Everything Flashcards
What is a byte?
8 bits.
What is analog data?
A continuous representation, analogous to the actual information it represents.
What digital data?
A discrete representation, breaking the information up into separate elements.
What does it mean to digitise?
To represent something (such as an image or sound) as a structured sequence of binary digits.
What does it mean to discretise?
To convert a continuous space into an equivalent discrete space, often for the purpose of easier calculation.
What is Data compression?
Reduction in the amount of space needed to store a piece of data?
What is the compression ratio and how do you calculate it?

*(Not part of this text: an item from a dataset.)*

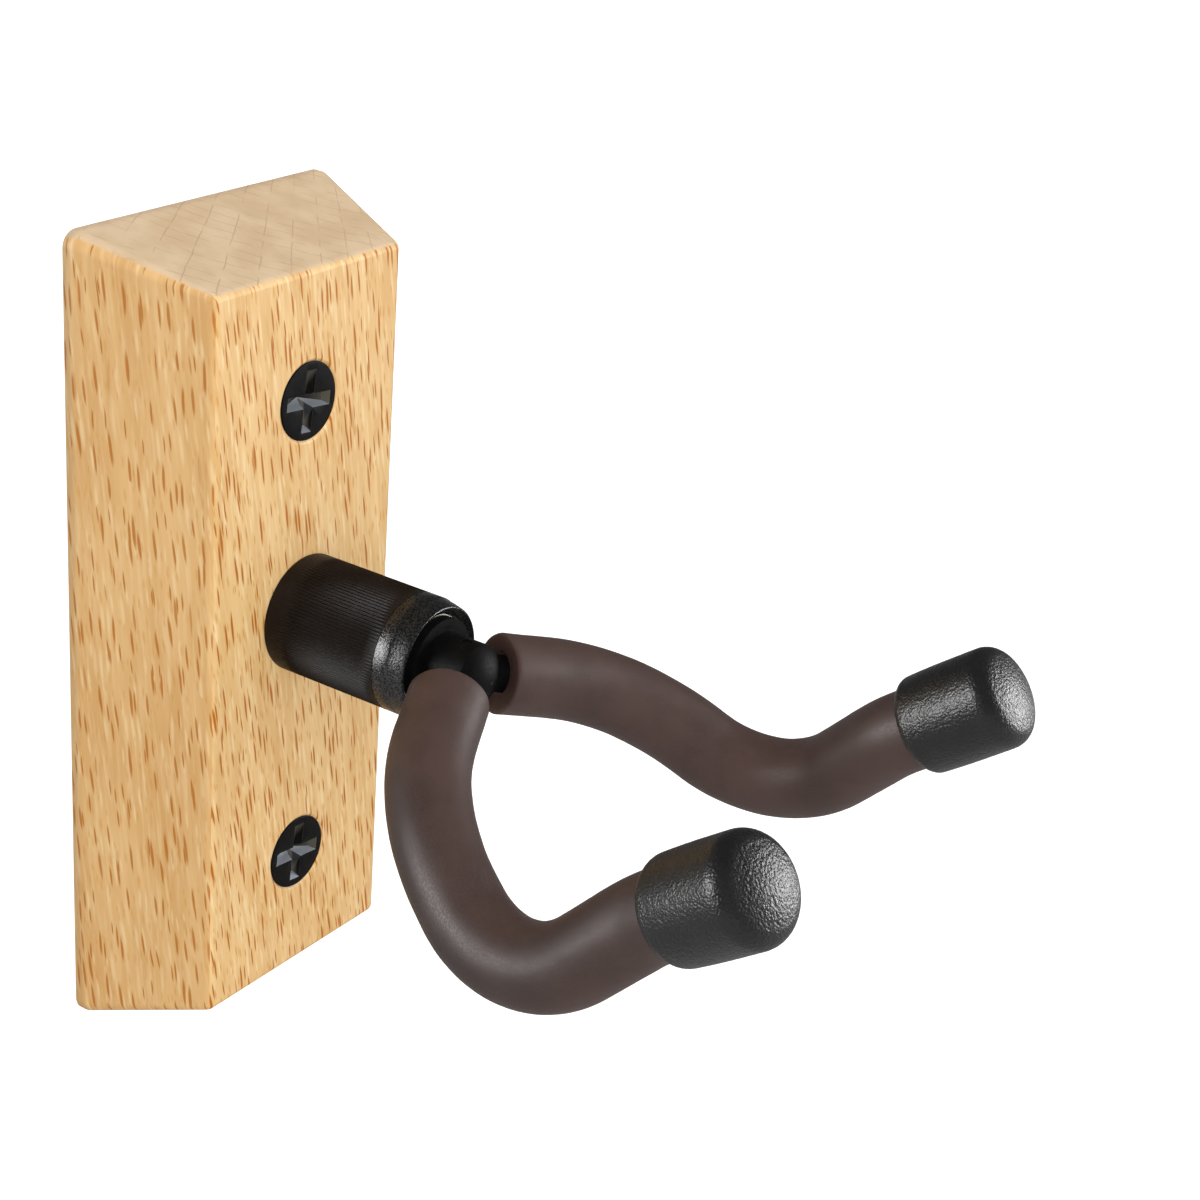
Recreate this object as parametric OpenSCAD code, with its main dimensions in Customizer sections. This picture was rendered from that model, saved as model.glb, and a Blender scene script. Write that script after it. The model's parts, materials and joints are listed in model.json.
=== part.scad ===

The size of the compressed data is divided by the size of the original data.
compression ratio = size (compressed data) / size (data)
What lossless compresssion?
Once compressed data can be retieved without any loss of original information. For example texts
What is lossy compression?
Once compressed some information may be lost in the process of compression. An example is sound and images
What is Pulse Coded Modulation?
The process of digitising an analogue signal:
sampling: periodically reading the signal value
quantisation: discretise value
What is colour depth?
THe number of bits used to encode colours in the RBG model varies.
What is a pixel?
A dot with a colour in an image, or on a screen.
What is resolution?
The number of pixels in an image.
What are raster graphics?
IMages encoded pixel by pixel.
What are vector graphics?
Images described as a collection of geometricals objects.
What is a video codec?
An encoder/decoder. A software or hardware that compresses and decompresses digital video. The compression is typically lossy.
What is a gate?
A device that performs a basic operation on electrical signals.
What is a circuit?
Gates combined to perform more complicated tasks.
What is a transistor?
A deivce that acts either as a wire that conducts electricity ot as a resistor that blocks the flow of electricity, depending on the voltage level of an input signal.
What is a combinational circuit?
The input values explicitly determine the output.
WHat is a squential circuit?
The output is a function of the input values and the existing state of the circuit.
What is circuit equivalance?
Two circuits that produce the same output for identical input.
What is a half adder?
A circuit that cmoputes the sum of two bits and produces the correct carry bit.
What is a full adder?
A circuit that computes the sum of two bits and a carry-in value and produces the sum and a cary-out value.
What is a multiplexers?
A circuit that uses input control signals to determine which of seveal input data signals is routed to its ouput signal.
What is an S-R latch?
An S0r latch (Set/Reset) stores a single binary bit.
What are stored-programs?
Procans can be represented and stored as data inside a computer. There is no significant difference between instructions and data. Therefore, we can store programs in the main data memeory.
What are the characteristics of theVon Neumann Architecture?
Any stored-program computer where instructions and data cannot be fetched at the same time, as they are communicated on a common bus.
What is the control unit?
THe organising force in the computer. It provides timing sinals and control signals, direction the ALU, memory and I/O devices to responds to instructions. It contains the Instruction Register and the Program Counter.
What is the Instruction Register?
A register containing the instructions that is currently being executed?
What is the program counter?
Register containg the address of the next intruction to be executed.
What does the Arithmetic/Logic Unit (ALU)?
Performs basic arithmetic operations such as addition and multiplication. Also performs logical operations such as AND, OR, and NOT.
What is a bus?
A communcation system that transfers data. Can be between componets inside a computer or between computers.
What is the memory bus?
Connects the CPU, main memory, other internal componets.
What is RAM?
Random Accesss Memory, memory in which each location can be accessed and changed. A form of volatile memory, where data is lost when power is turned off.
What is ROM?
Read Only Memory (ROM), memory in which each location can be accessed but not changed. A form of non-volatile memory.
What is main memory for?
Main memory (RAM) is used for storing data and programs when currently being run.
What is secondary storage?
Devices that store programs and data for extended time. For example: MAgnetic tape drives, MAgnetic disks, optical disks, solid state drives.
What is an embedded system?
Computers that are dedicated to perform a narrow range of functions/specified tasks.
What is parallelism?
The ability to perform operations concurrently.
What is data-level parallelism?
Data subjected to the same operation sequence simultaneously. A single instruction used for multiple data.
What is task-level parallelism?
Entire tasks can be completed simultaneously, either on the same data, or on different data.
What is an array list?
We can store that data in a contigoues block of memory.
What is linked list?
Each data is stored by itself and with a pointer to the next piece of data.
What is linked list?
Each data is stored by itself and with a pointer to the next piece of data.
What is the purpose of transistors?
Creates logic gates that are used in logic circuits.
What is an abstract type?
An abstract data type dfines a data type from the perspective of a user.